## WHAT YOU WILL DO
Reproduce the material in full, unchanged.
# AVAILABLE DATA start
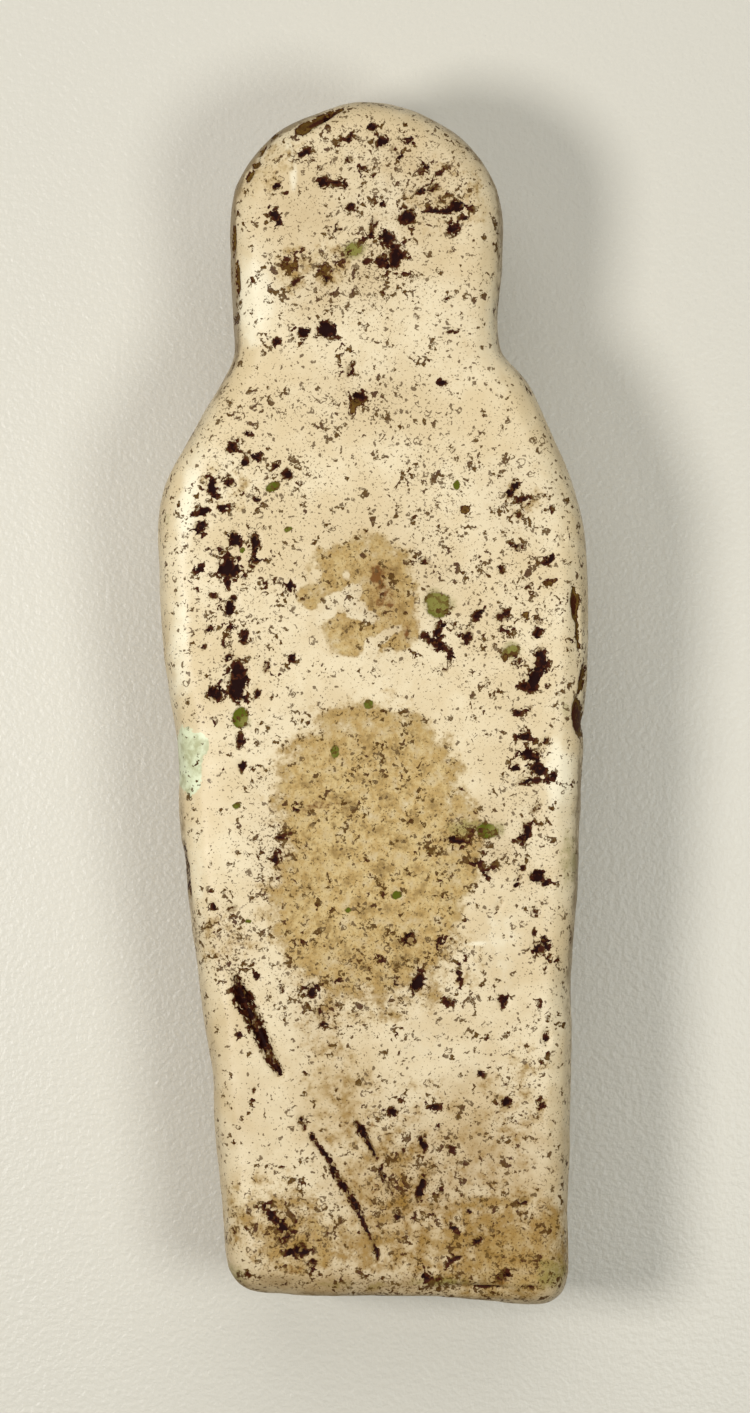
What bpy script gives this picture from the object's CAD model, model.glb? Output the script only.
"""Ushabti figurine: the worn, glazed surface of a moulded faience figure that lies face down.

The figure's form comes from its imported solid. This script gives it a fine surface, with the pits, gash,
cracks and chips of the real thing, and the stains and remains of colour on its glaze.
"""

import math

import bmesh
import bpy
import numpy as np
from bpy.props import FloatProperty, FloatVectorProperty, PointerProperty
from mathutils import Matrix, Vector, noise


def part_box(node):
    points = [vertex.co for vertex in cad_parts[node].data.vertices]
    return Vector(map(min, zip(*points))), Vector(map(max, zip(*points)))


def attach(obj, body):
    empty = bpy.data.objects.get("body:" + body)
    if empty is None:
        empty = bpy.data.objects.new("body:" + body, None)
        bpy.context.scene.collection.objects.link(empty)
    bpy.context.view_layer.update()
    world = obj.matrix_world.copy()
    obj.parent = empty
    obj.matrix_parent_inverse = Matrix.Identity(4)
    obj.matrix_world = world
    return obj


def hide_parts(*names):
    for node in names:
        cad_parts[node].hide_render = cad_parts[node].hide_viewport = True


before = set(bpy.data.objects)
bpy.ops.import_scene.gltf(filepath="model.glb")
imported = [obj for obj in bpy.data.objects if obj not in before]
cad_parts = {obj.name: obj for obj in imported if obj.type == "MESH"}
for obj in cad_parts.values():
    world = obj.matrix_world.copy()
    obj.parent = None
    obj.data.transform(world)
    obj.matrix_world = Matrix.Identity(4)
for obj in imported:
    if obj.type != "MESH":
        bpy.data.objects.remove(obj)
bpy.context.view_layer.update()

bl_info = {
    "name": "Ushabti figurine",
    "version": (1, 0, 0),
    "blender": (4, 5, 0),
    "location": "View3D > Sidebar > Ushabti",
    "description": "A moulded faience funerary figure with a worn cream glaze, on a plain table",
    "category": "Object",
}

MM = 0.001
NODE = "ushabti_figure"
LOW, HIGH = (np.array(corner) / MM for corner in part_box(NODE))
BACK_Z = HIGH[2]
RIM_DROP = 6.0
# The marks were laid out on the rim's level, and the back lies nearer to the eye.
MARK_SPREAD = 1.012
# Heights in millimetres between which the marks of the back, those of its edge, and its chips come in.
BACK_RISE = (BACK_Z - 10, BACK_Z - 6)
EDGE_RISE = (8, 14)
CHIP_RISE = (9, 14)
# A wall turns into the back, or into the front below, between these two slopes of its direction.
WALL_TURN = (0.25, 0.7)
# The mesh is finer above this height, and over the front's carving: the face, wig, arms and hoes.
FINE_ABOVE_Z = BACK_Z - 1.2 * RIM_DROP
CARVED_BELOW_Z, CARVED_ABOVE_Y, CARVED_WITHIN_X = 11, 2, 17
WELD_MM = 0.001
HOLLOW_ROUNDS = 12
# The cracks' depth as a share of the gash's, and that of green and olive scraps as a share of the pits'.
CRACK_SHARE, GREEN_SHARE, OLIVE_SHARE = 0.5, 0.4, 0.8

# ------------------------------------------------------------
# Marks on the back, in millimetres from the middle of the figure: x to the right, y towards the crown.
# A blot is (x, y, half width, half height, turn in degrees, strength).

HEAD_PITS = [
    (-0.3, 52.9, 0.6, 0.35, 0, 0.8), (-2.3, 51.9, 0.9, 0.5, 10, 0.8), (0.8, 51.5, 0.5, 0.8, -10, 0.9),
    (1.8, 50.9, 0.6, 0.3, -30, 1), (2.9, 51.7, 1, 0.35, -15, 0.9), (2.4, 50.1, 0.35, 0.4, 0, 0.8),
    (-6.5, 50.4, 0.8, 0.25, 30, 0.9), (-2.1, 49.9, 0.5, 0.6, 0, 0.8), (-0.9, 49.2, 0.3, 0.3, 0, 0.9),
    (0.1, 48.5, 0.35, 0.2, 20, 0.9), (-4.6, 47.8, 0.5, 0.9, -10, 1), (-3.1, 47.6, 1.2, 0.3, -12, 1),
    (-8.8, 47.4, 0.5, 0.25, 0, 0.8), (-8.1, 46.7, 0.35, 0.3, 0, 0.9), (4.7, 49.2, 0.8, 0.3, -35, 0.9),
    (6, 48.5, 0.5, 0.6, 20, 0.9), (5.4, 47.2, 1.1, 0.45, 15, 0.9), (4.2, 46.9, 0.35, 0.3, 0, 1),
    (-2.2, 45.6, 0.6, 0.45, 20, 1), (-1.2, 46.2, 0.35, 0.25, 0, 0.9), (0.9, 45.7, 0.6, 0.25, -20, 0.8),
    (3.2, 44.6, 0.85, 0.7, 0, 1.35), (6, 45.1, 1.6, 0.32, 2, 1), (7.6, 45.5, 0.6, 0.7, -20, 1),
    (7.3, 43.5, 0.7, 0.65, 0, 0.95), (8.4, 44.4, 0.6, 0.3, -30, 0.9), (0, 43.6, 0.45, 1, -25, 1),
    (1.4, 42.7, 0.75, 0.7, 0, 1.45), (1.9, 41, 0.65, 1.4, 0, 1.4), (0.5, 40.7, 0.8, 0.7, 20, 0.75),
    (-0.6, 40.5, 0.7, 0.35, 20, 0.75), (-3.2, 43.5, 0.55, 0.3, -20, 0.9), (-9, 44.6, 0.4, 0.8, 20, 0.9),
    (-9.7, 45.4, 0.3, 0.4, 0, 0.8), (-4.6, 34.2, 1.1, 0.8, 10, 1.1), (-6.4, 33.9, 0.6, 0.5, 0, 1.1),
    (-3.7, 33.4, 0.9, 0.4, 15, 0.9), (-8.9, 33.3, 0.35, 0.35, 0, 0.9), (-2.2, 30.5, 0.4, 0.8, -10, 0.95),
    (6.3, 29.4, 0.6, 0.3, 10, 0.8), (5.3, 42.9, 0.9, 0.3, 25, 0.6), (7, 41.5, 0.6, 0.25, -35, 0.8),
    (-7.2, 38.6, 0.8, 0.35, 35, 0.6), (-4.6, 38.9, 0.7, 0.4, 10, 0.55), (7, 34, 1.1, 0.3, 0, 0.75),
    (-1.3, 28, 0.9, 0.7, 0, 0.8), (-4.4, 54.1, 0.7, 0.3, 30, 1.1),
]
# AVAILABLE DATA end
## OUTPUT
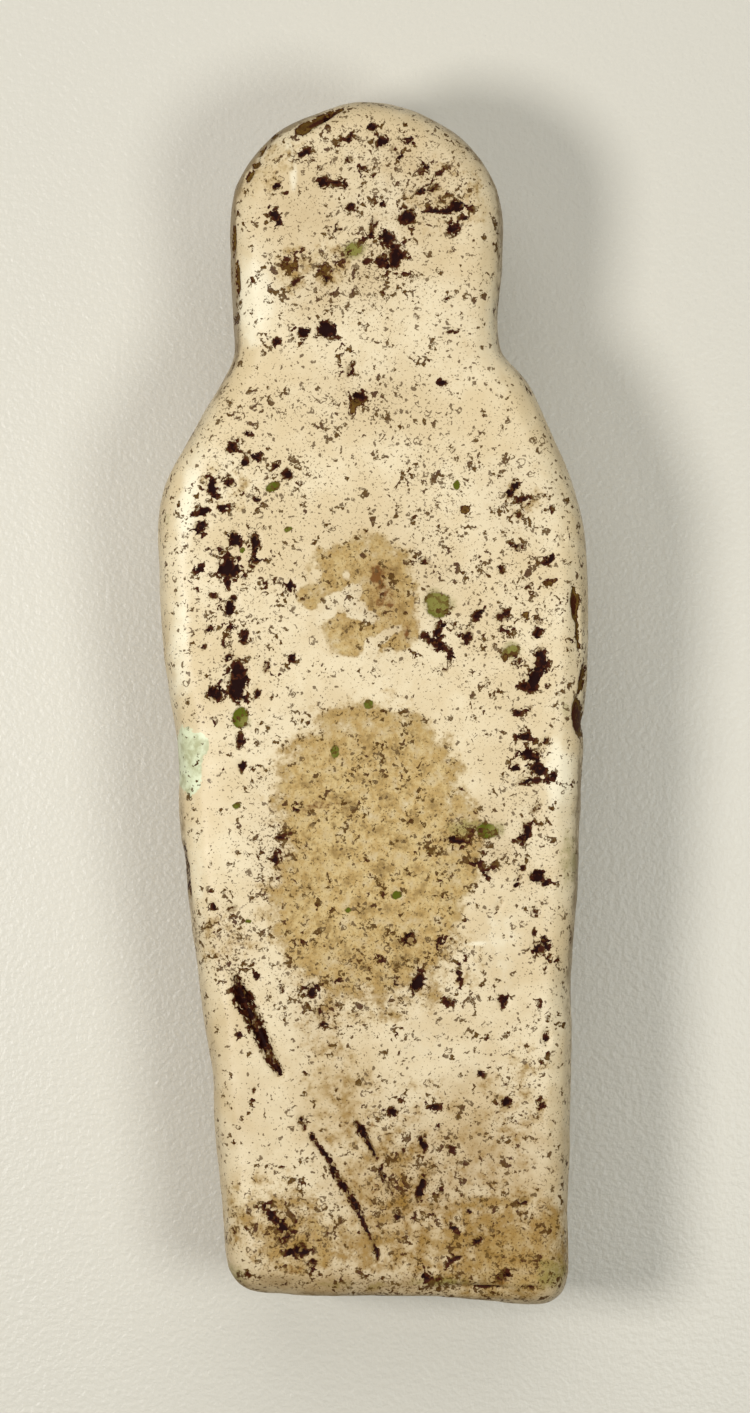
What bpy script gives this picture from the object's CAD model, model.glb? Output the script only.
"""Ushabti figurine: the worn, glazed surface of a moulded faience figure that lies face down.

The figure's form comes from its imported solid. This script gives it a fine surface, with the pits, gash,
cracks and chips of the real thing, and the stains and remains of colour on its glaze.
"""

import math

import bmesh
import bpy
import numpy as np
from bpy.props import FloatProperty, FloatVectorProperty, PointerProperty
from mathutils import Matrix, Vector, noise


def part_box(node):
    points = [vertex.co for vertex in cad_parts[node].data.vertices]
    return Vector(map(min, zip(*points))), Vector(map(max, zip(*points)))


def attach(obj, body):
    empty = bpy.data.objects.get("body:" + body)
    if empty is None:
        empty = bpy.data.objects.new("body:" + body, None)
        bpy.context.scene.collection.objects.link(empty)
    bpy.context.view_layer.update()
    world = obj.matrix_world.copy()
    obj.parent = empty
    obj.matrix_parent_inverse = Matrix.Identity(4)
    obj.matrix_world = world
    return obj


def hide_parts(*names):
    for node in names:
        cad_parts[node].hide_render = cad_parts[node].hide_viewport = True


before = set(bpy.data.objects)
bpy.ops.import_scene.gltf(filepath="model.glb")
imported = [obj for obj in bpy.data.objects if obj not in before]
cad_parts = {obj.name: obj for obj in imported if obj.type == "MESH"}
for obj in cad_parts.values():
    world = obj.matrix_world.copy()
    obj.parent = None
    obj.data.transform(world)
    obj.matrix_world = Matrix.Identity(4)
for obj in imported:
    if obj.type != "MESH":
        bpy.data.objects.remove(obj)
bpy.context.view_layer.update()

bl_info = {
    "name": "Ushabti figurine",
    "version": (1, 0, 0),
    "blender": (4, 5, 0),
    "location": "View3D > Sidebar > Ushabti",
    "description": "A moulded faience funerary figure with a worn cream glaze, on a plain table",
    "category": "Object",
}

MM = 0.001
NODE = "ushabti_figure"
LOW, HIGH = (np.array(corner) / MM for corner in part_box(NODE))
BACK_Z = HIGH[2]
RIM_DROP = 6.0
# The marks were laid out on the rim's level, and the back lies nearer to the eye.
MARK_SPREAD = 1.012
# Heights in millimetres between which the marks of the back, those of its edge, and its chips come in.
BACK_RISE = (BACK_Z - 10, BACK_Z - 6)
EDGE_RISE = (8, 14)
CHIP_RISE = (9, 14)
# A wall turns into the back, or into the front below, between these two slopes of its direction.
WALL_TURN = (0.25, 0.7)
# The mesh is finer above this height, and over the front's carving: the face, wig, arms and hoes.
FINE_ABOVE_Z = BACK_Z - 1.2 * RIM_DROP
CARVED_BELOW_Z, CARVED_ABOVE_Y, CARVED_WITHIN_X = 11, 2, 17
WELD_MM = 0.001
HOLLOW_ROUNDS = 12
# The cracks' depth as a share of the gash's, and that of green and olive scraps as a share of the pits'.
CRACK_SHARE, GREEN_SHARE, OLIVE_SHARE = 0.5, 0.4, 0.8

# ------------------------------------------------------------
# Marks on the back, in millimetres from the middle of the figure: x to the right, y towards the crown.
# A blot is (x, y, half width, half height, turn in degrees, strength).

HEAD_PITS = [
    (-0.3, 52.9, 0.6, 0.35, 0, 0.8), (-2.3, 51.9, 0.9, 0.5, 10, 0.8), (0.8, 51.5, 0.5, 0.8, -10, 0.9),
    (1.8, 50.9, 0.6, 0.3, -30, 1), (2.9, 51.7, 1, 0.35, -15, 0.9), (2.4, 50.1, 0.35, 0.4, 0, 0.8),
    (-6.5, 50.4, 0.8, 0.25, 30, 0.9), (-2.1, 49.9, 0.5, 0.6, 0, 0.8), (-0.9, 49.2, 0.3, 0.3, 0, 0.9),
    (0.1, 48.5, 0.35, 0.2, 20, 0.9), (-4.6, 47.8, 0.5, 0.9, -10, 1), (-3.1, 47.6, 1.2, 0.3, -12, 1),
    (-8.8, 47.4, 0.5, 0.25, 0, 0.8), (-8.1, 46.7, 0.35, 0.3, 0, 0.9), (4.7, 49.2, 0.8, 0.3, -35, 0.9),
    (6, 48.5, 0.5, 0.6, 20, 0.9), (5.4, 47.2, 1.1, 0.45, 15, 0.9), (4.2, 46.9, 0.35, 0.3, 0, 1),
    (-2.2, 45.6, 0.6, 0.45, 20, 1), (-1.2, 46.2, 0.35, 0.25, 0, 0.9), (0.9, 45.7, 0.6, 0.25, -20, 0.8),
    (3.2, 44.6, 0.85, 0.7, 0, 1.35), (6, 45.1, 1.6, 0.32, 2, 1), (7.6, 45.5, 0.6, 0.7, -20, 1),
    (7.3, 43.5, 0.7, 0.65, 0, 0.95), (8.4, 44.4, 0.6, 0.3, -30, 0.9), (0, 43.6, 0.45, 1, -25, 1),
    (1.4, 42.7, 0.75, 0.7, 0, 1.45), (1.9, 41, 0.65, 1.4, 0, 1.4), (0.5, 40.7, 0.8, 0.7, 20, 0.75),
    (-0.6, 40.5, 0.7, 0.35, 20, 0.75), (-3.2, 43.5, 0.55, 0.3, -20, 0.9), (-9, 44.6, 0.4, 0.8, 20, 0.9),
    (-9.7, 45.4, 0.3, 0.4, 0, 0.8), (-4.6, 34.2, 1.1, 0.8, 10, 1.1), (-6.4, 33.9, 0.6, 0.5, 0, 1.1),
    (-3.7, 33.4, 0.9, 0.4, 15, 0.9), (-8.9, 33.3, 0.35, 0.35, 0, 0.9), (-2.2, 30.5, 0.4, 0.8, -10, 0.95),
    (6.3, 29.4, 0.6, 0.3, 10, 0.8), (5.3, 42.9, 0.9, 0.3, 25, 0.6), (7, 41.5, 0.6, 0.25, -35, 0.8),
    (-7.2, 38.6, 0.8, 0.35, 35, 0.6), (-4.6, 38.9, 0.7, 0.4, 10, 0.55), (7, 34, 1.1, 0.3, 0, 0.75),
    (-1.3, 28, 0.9, 0.7, 0, 0.8), (-4.4, 54.1, 0.7, 0.3, 30, 1.1),
]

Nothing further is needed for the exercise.